The Rafael Urruela Collection contains personal papers from Rafael J. Urruela, the former director of the Foreign Office at New Orleans City Hall. It contains photographs, correspondence with US and Latin American leaders, and clippings on trade and diplomatic activities in New Orleans.
The papers consist of published and unpublished works by and about Varela Zequeira, noted Cuban physician and literary author of the late 19th and early 20th centuries. The collection also includes some materials of his granddaughter Beatriz Varela’s, primarily pertaining to her research for the biography she authored about Varela Zequeira.
The Vertical Files: Cuban Diaspora is a collection of ephemera, clippings, articles, and other items collected about various topics related to the Cuban Diaspora. These files range in dates and topics, but are organized by name of the subject that the materials represent.
The Roberto Suarez Papers contain clippings and documents from Cuban journalist and founder of El Nuevo Herald Roberto Suarez. They include extensive clippings from El Nuevo Herald from 1987-1995, an obituary, and a book by Suarez entitled Cuba: La Infamia de Castro.
The Guantánamo Bay Naval Base Collection contains writings and memorabilia related to Cuban balseros and deportees sent to the Guantánamo Naval Base by the United States government. The collection includes numerous periodicals, including Exodo, El Futuro, and Balsero, as well as photographs, drawings, memorabilia, and transcripts of an oral history project on Cuban balseros.
The records document activities of Asociación Cubana de Mujeres Universitarias. The materials include minutes, financial reports, by-laws, correspondence, election advertisements, newspaper clippings, invitations and photographs.
The Ralph Rewes papers consist of unpublished manuscripts of books written by Ralph Rewes, Cuban exile living in Hialeah, Florida.
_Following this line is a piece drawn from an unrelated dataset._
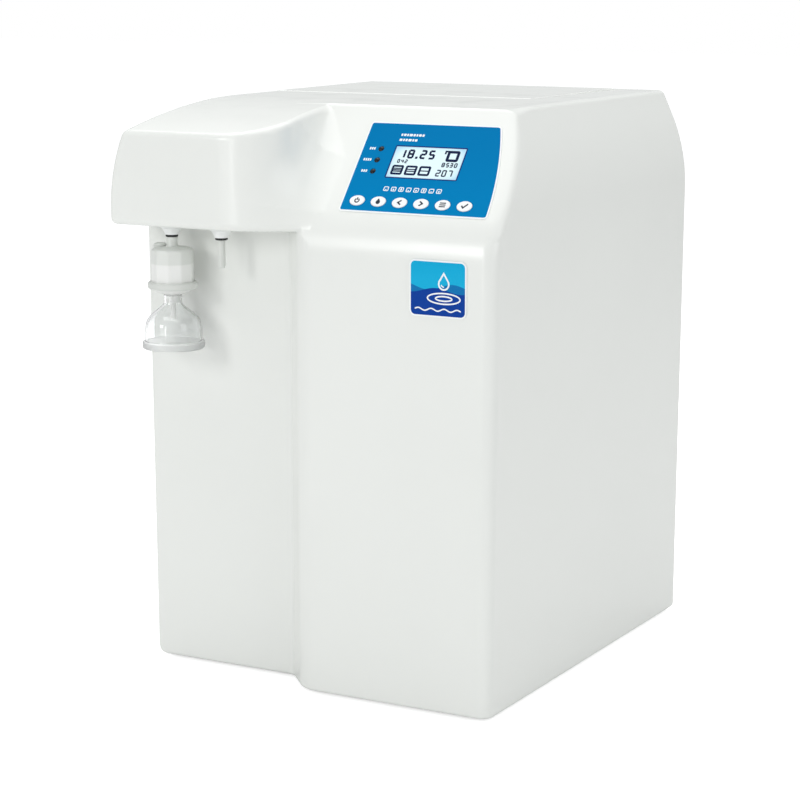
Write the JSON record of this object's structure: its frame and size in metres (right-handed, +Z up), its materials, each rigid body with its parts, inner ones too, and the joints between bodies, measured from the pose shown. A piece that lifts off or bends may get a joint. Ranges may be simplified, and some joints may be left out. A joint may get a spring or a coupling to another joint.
{
  "type": "ultrapure water system",
  "caption": "Benchtop water purifier: moulded cabinet with an overhanging dispensing head, terminal filter with filling bell, sloped key panel with display, service lid and rear ports.",
  "frame": {"origin": "on the bench under the middle of the object's outer box, at the underside of the feet", "axes": "+X to the right seen from the front, +Y to the back, +Z up"},
  "size_m": [0.36, 0.4554, 0.5062],
  "materials": {
    "cabinet_plastic": "glossy off-white moulding",
    "panel_print": "blue printed overlay with a thin white outline",
    "key_plastic": "white membrane keys",
    "display_glass": "clear display window",
    "display_module": "pale blue display",
    "circuit_board": "green circuit board",
    "indicator_plastic": "dark indicator lenses",
    "badge_print": null,
    "painted_sheet": "light grey powder coat",
    "sheet_steel": "zinc-plated sheet",
    "fastener_steel": "bright zinc",
    "foot_rubber": "black rubber",
    "seal_rubber": "black seal rubber",
    "port_plastic": "white acetal",
    "nut_plastic": "black nylon",
    "black_plastic": "black moulding",
    "collar_plastic": "pale grey moulding",
    "frosted_plastic": "frosted translucent polypropylene",
    "clear_plastic": "clear polycarbonate",
    "membrane_fabric": "pleated membrane",
    "cartridge_plastic": "white polypropylene",
    "motor_paint": "black paint",
    "supply_aluminium": "folded aluminium case",
    "valve_plastic": "white nylon body with a potted coil",
    "tube_plastic": "white polyethylene tube"
  },
  "bodies": {
    "cabinet": {"housing_shell": "cabinet_plastic", "lid_hinge_brackets": "sheet_steel", "lid_seat_frame": "sheet_steel", "lid_gasket": "seal_rubber", "rear_panel": "painted_sheet", "cabinet_screws": "fastener_steel", "base_tray": "sheet_steel", "rubber_feet": "foot_rubber", "rear_ports": "port_plastic", "port_nuts": "nut_plastic", "power_inlet": "black_plastic", "switch_frame": "black_plastic", "panel_overlay": "panel_print", "panel_backplate": "cartridge_plastic", "lcd_window": "display_glass", "lcd_module": "display_module", "display_board": "circuit_board", "board_standoffs": "nut_plastic", "indicator_lights": "indicator_plastic", "badge_plate": "badge_print", "outlet_collars": "collar_plastic", "outlet_orings": "seal_rubber", "outlet_spigot": "frosted_plastic", "dispense_nozzle": "frosted_plastic", "cartridge_rack": "sheet_steel", "booster_pump_motor": "motor_paint", "booster_pump_head": "black_plastic", "pump_cradle": "sheet_steel", "circulation_pump": "motor_paint", "inlet_valve": "valve_plastic", "flush_valve": "valve_plastic", "dispense_valves": "valve_plastic", "pressure_switches": "black_plastic", "conductivity_cells": "valve_plastic", "power_supply": "supply_aluminium", "main_board": "circuit_board", "feed_tube": "tube_plastic", "prefilter_tubes": "tube_plastic", "pump_tubes": "tube_plastic", "product_tubes": "tube_plastic", "dispense_tubes": "tube_plastic", "sediment_cartridge": "cartridge_plastic", "carbon_block_cartridge": "cartridge_plastic", "carbon_granule_cartridge": "cartridge_plastic", "membrane_housing": "cartridge_plastic", "deioniser_cartridge_1": "cartridge_plastic", "deioniser_cartridge_2": "cartridge_plastic"},
    "lid": {"top_lid": "cabinet_plastic"},
    "rocker": {"power_rocker": "black_plastic"},
    "terminal_filter": {"filter_capsule": "frosted_plastic", "filter_core": "membrane_fabric", "filter_clamp_ring": "frosted_plastic"},
    "bell": {"filling_bell": "clear_plastic"},
    "vent_plug": {"vent_cap": "cartridge_plastic"},
    "key_1": {"panel_key_1": "key_plastic"},
    "key_2": {"panel_key_2": "key_plastic"},
    "key_3": {"panel_key_3": "key_plastic"},
    "key_4": {"panel_key_4": "key_plastic"},
    "key_5": {"panel_key_5": "key_plastic"},
    "key_6": {"panel_key_6": "key_plastic"}
  },
  "joints": [
    {"name": "lid_hinge", "type": "hinge", "parent": "cabinet", "child": "lid", "pos_m": [0, 0.1915, 0.5025], "axis": [-1, 0, 0], "range_deg": [0, 80]},
    {"name": "rocker_tilt", "type": "hinge", "parent": "cabinet", "child": "rocker", "pos_m": [-0.06, 0.1985, 0.06], "axis": [0, 0, -1], "range_deg": [0, 16]},
    {"name": "filter_pull", "type": "slide", "parent": "cabinet", "child": "terminal_filter", "axis": [0, 0, -1], "range_m": [0, 0.03]},
    {"name": "bell_pull", "type": "slide", "parent": "terminal_filter", "child": "bell", "axis": [0, 0, -1], "range_m": [0, 0.015]},
    {"name": "vent_turn", "type": "hinge", "parent": "terminal_filter", "child": "vent_plug", "pos_m": [-0.1455, -0.2005, 0.384], "axis": [0, 0, 1], "range_deg": [0, 180]},
    {"name": "key_1_press", "type": "slide", "parent": "cabinet", "child": "key_1", "axis": [0, 0.766, -0.6428], "range_m": [0, 0.0008], "stiffness_N_per_m": 2000},
    {"name": "key_2_press", "type": "slide", "parent": "cabinet", "child": "key_2", "axis": [0, 0.766, -0.6428], "range_m": [0, 0.0008], "stiffness_N_per_m": 2000},
    {"name": "key_3_press", "type": "slide", "parent": "cabinet", "child": "key_3", "axis": [0, 0.766, -0.6428], "range_m": [0, 0.0008], "stiffness_N_per_m": 2000},
    {"name": "key_4_press", "type": "slide", "parent": "cabinet", "child": "key_4", "axis": [0, 0.766, -0.6428], "range_m": [0, 0.0008], "stiffness_N_per_m": 2000},
    {"name": "key_5_press", "type": "slide", "parent": "cabinet", "child": "key_5", "axis": [0, 0.766, -0.6428], "range_m": [0, 0.0008], "stiffness_N_per_m": 2000},
    {"name": "key_6_press", "type": "slide", "parent": "cabinet", "child": "key_6", "axis": [0, 0.766, -0.6428], "range_m": [0, 0.0008], "stiffness_N_per_m": 2000}
  ]
}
The manuscripts include "'America' Misunderstood", "The Opinionated Memoirs of a Cuban Youth" and "El Diario de Frank Rodríguez - Mi Primer Día.
The materials consist of research papers and tapes used by Marta Pérez to write her Ph.D. thesis: "The Varela Centers: An Immigrant Education Entry Program." Pérez uses for her dissertation documents found in two Varela Centers in Miami, which offered education to the students coming from Guantánamo Base. The documents include correspondence, financial records, research notes, reports, students' school work and photographs.
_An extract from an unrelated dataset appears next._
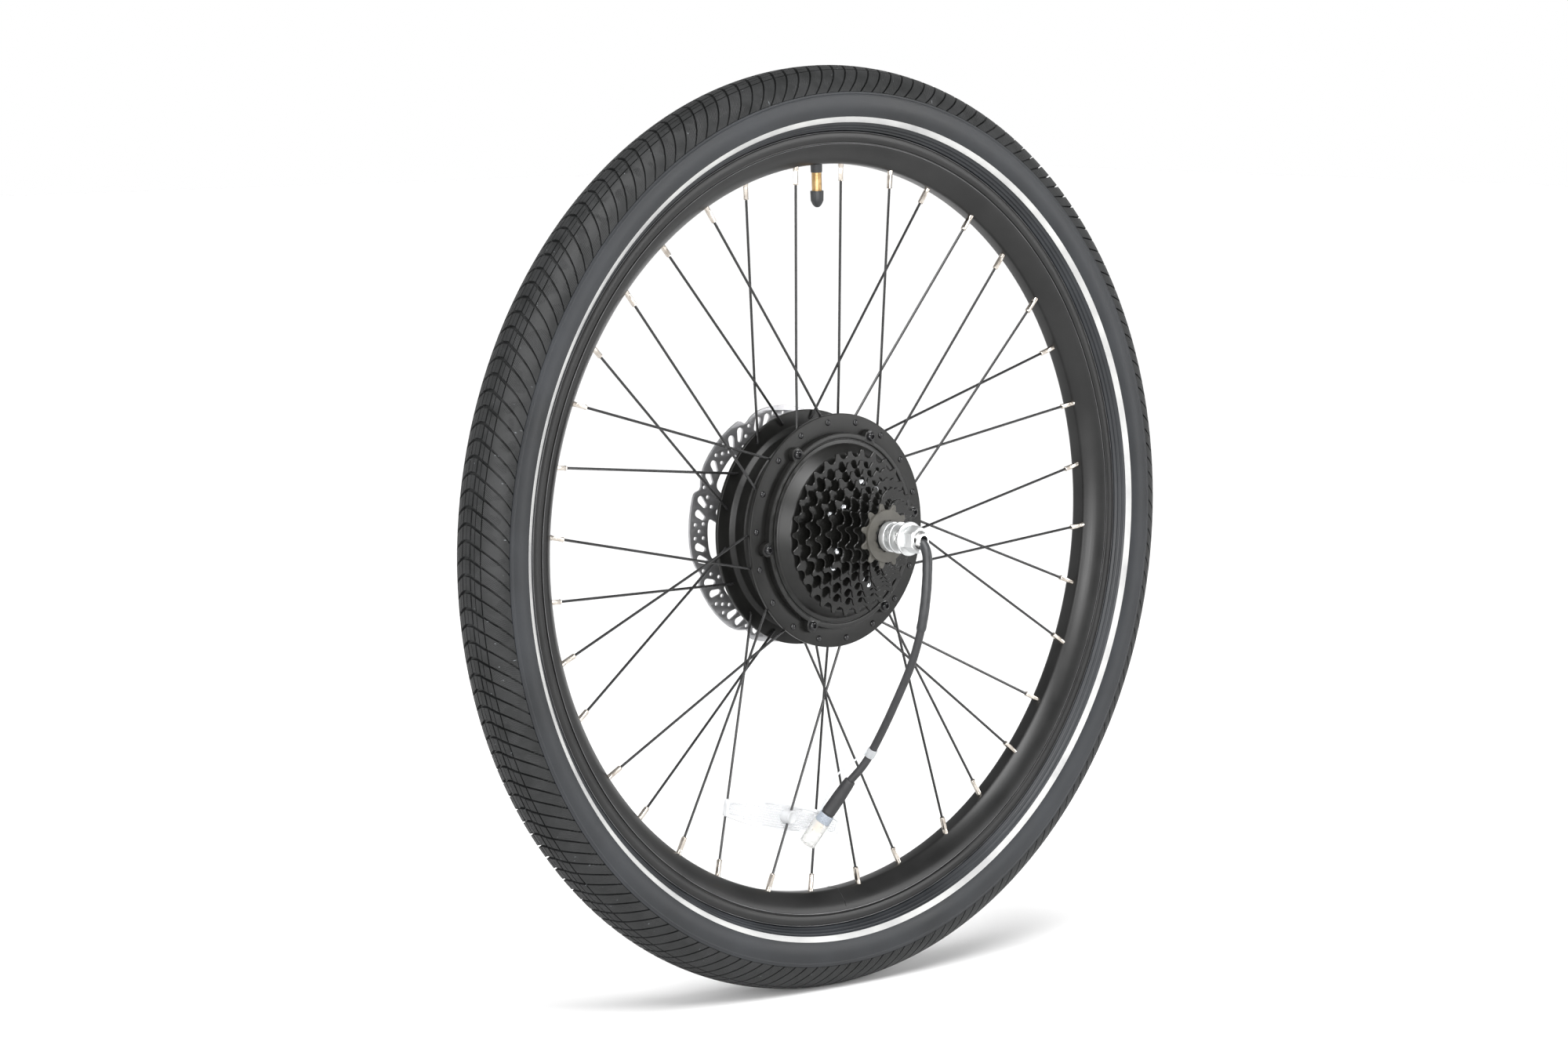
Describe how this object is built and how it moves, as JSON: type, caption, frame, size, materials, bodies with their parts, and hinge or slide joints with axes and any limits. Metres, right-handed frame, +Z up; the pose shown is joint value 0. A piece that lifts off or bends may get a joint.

Joaquín de Yturralde y López Silvero was the Consul of Spain in Havana in the 1920s during the presidencies of Dr. Alfredo Zayas and General Gerardo Machado y Morales. His papers contain correspondence from 1925 to 1926 and other materials such as invitations, programs, and financial records.
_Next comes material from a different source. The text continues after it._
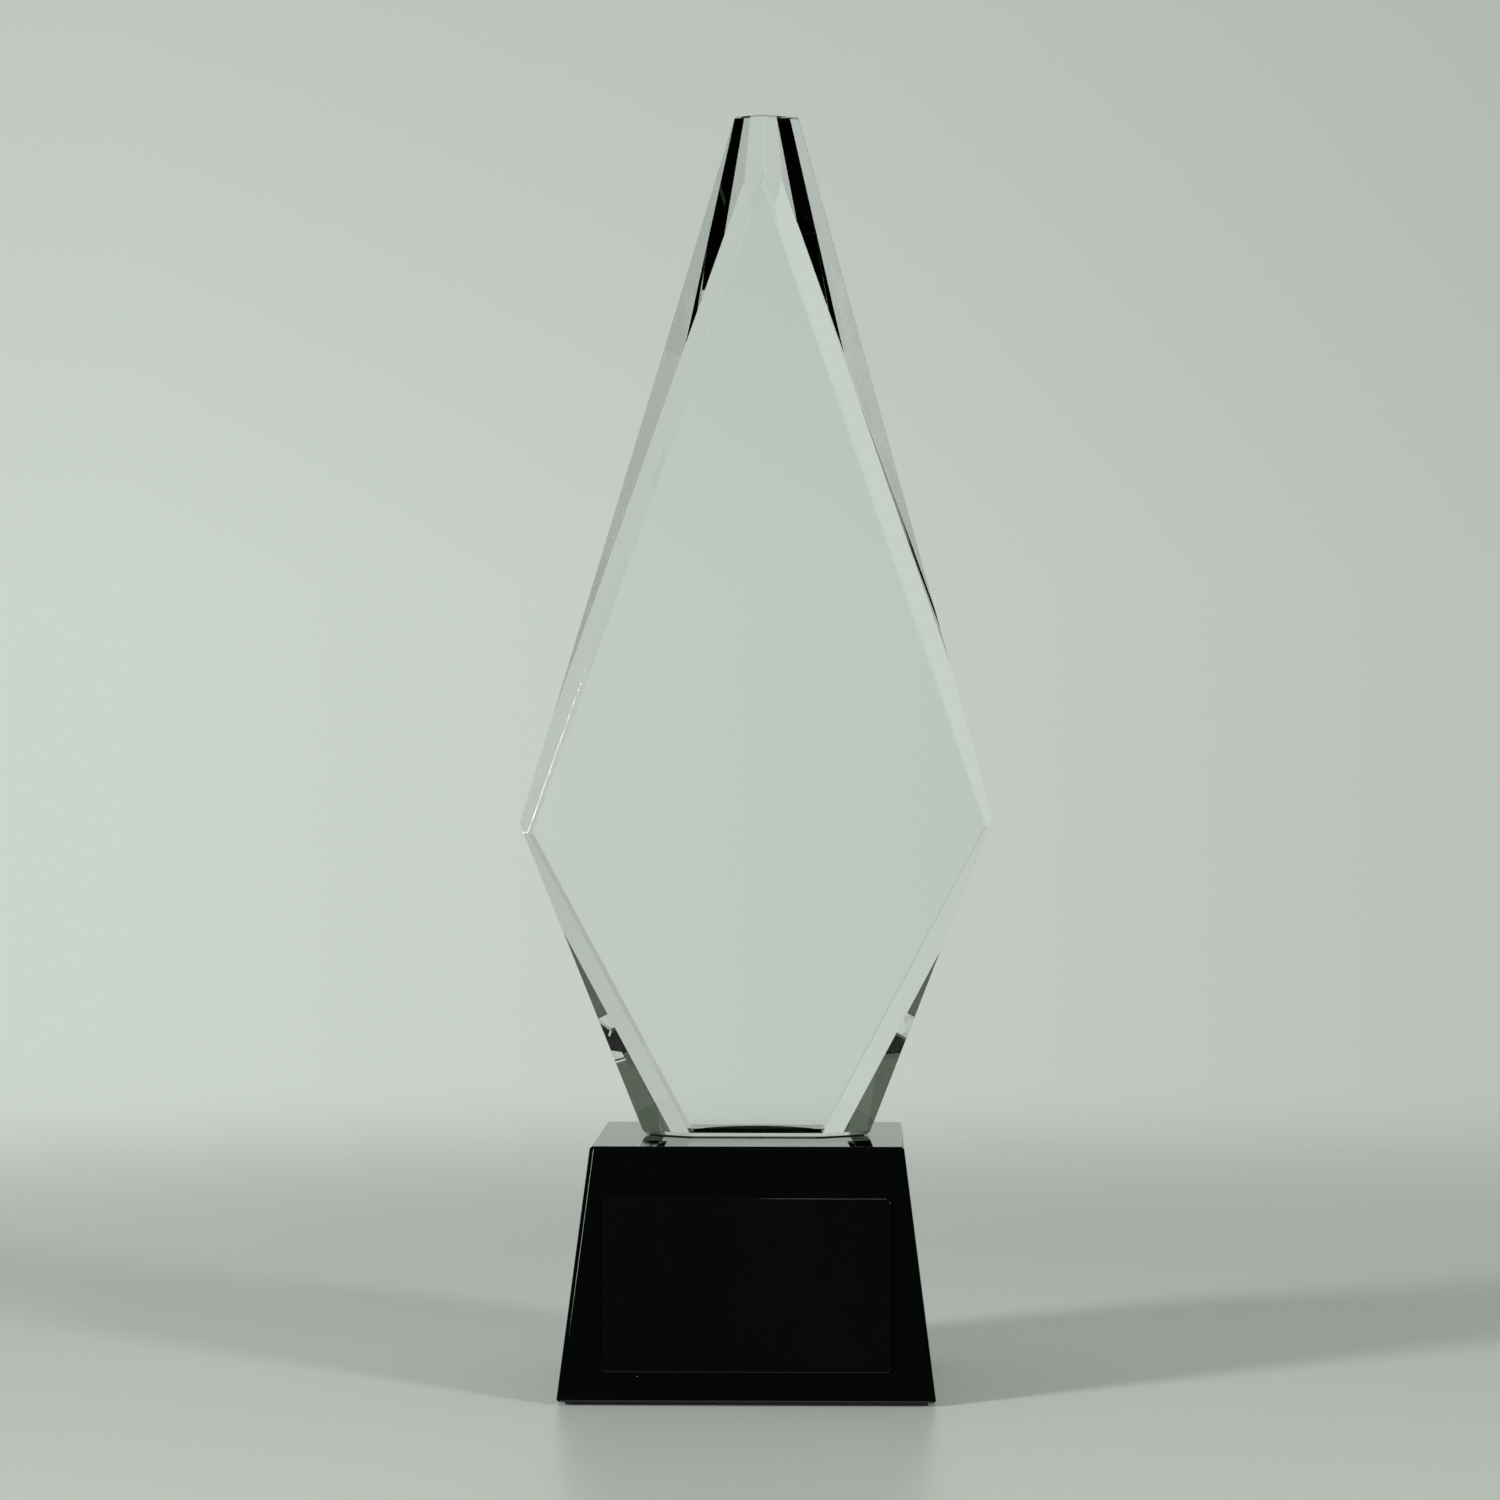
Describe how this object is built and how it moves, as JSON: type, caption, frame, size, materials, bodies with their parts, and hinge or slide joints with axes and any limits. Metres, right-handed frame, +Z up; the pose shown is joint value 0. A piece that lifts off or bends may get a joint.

This collection contains musical scores and recordings of works by De la Vega (b.1925), an art music Cuban exile composer, along with other documents and his published and unpublished writings. It also includes concert programs, reviews, newspaper articles, interviews, photographs, flyers, press releases, and memorabilia. A remarkable feature of this collection is the 1974-77 series of hand-colored scores that de la Vega elaborated in pictorial music notation. An interesting complement to this collection can be found in the Gaston Baquero papers (CHC5033): "Magia e Invenciones" a composition by de la Vega on five poems by Baquero.
The papers document professional activities of Avelino J. González, first Cuban lawyer who graduated from the University of Havana after 1959 and from the University of Miami with scholarship in 1995. The materials include correspondence, a copy of a cover of a book written by González, newspaper clippings, Cuba lawyer registration, photographs, negatives, a program of graduation from UM and the University of Havana diploma and grades.
The collection consists of published and unpublished articles written by and about Agustín Blázquez, correspondence, and materials about his documentary, “Covering Cuba.”
The collection consists of 108 negatives mostly taken from materials held in our archives to be reproduced for exhibit "Festival of Faith," which took place in the Archdiocese of Miami, December 4-9, 1991.
The papers consist of manuscripts of musical scores, photographs of Avilés family, scrapbooks, drawings and memorabilia of Avilés family. The drawings, in particular, exhibit artistic aptitudes of John and Mariana Avilés. Of note, is the collection of daguerreotypes and photographs from 19th and early 20th century of Avilés family.
The Carmen V. Suárez collection consists of correspondence to Gabriel Montaner from Generalísimo Máximo Gómez and Rafael Rodríguez during the Cuban War of Independence and a copy of a Cuban newspaper, "Avance."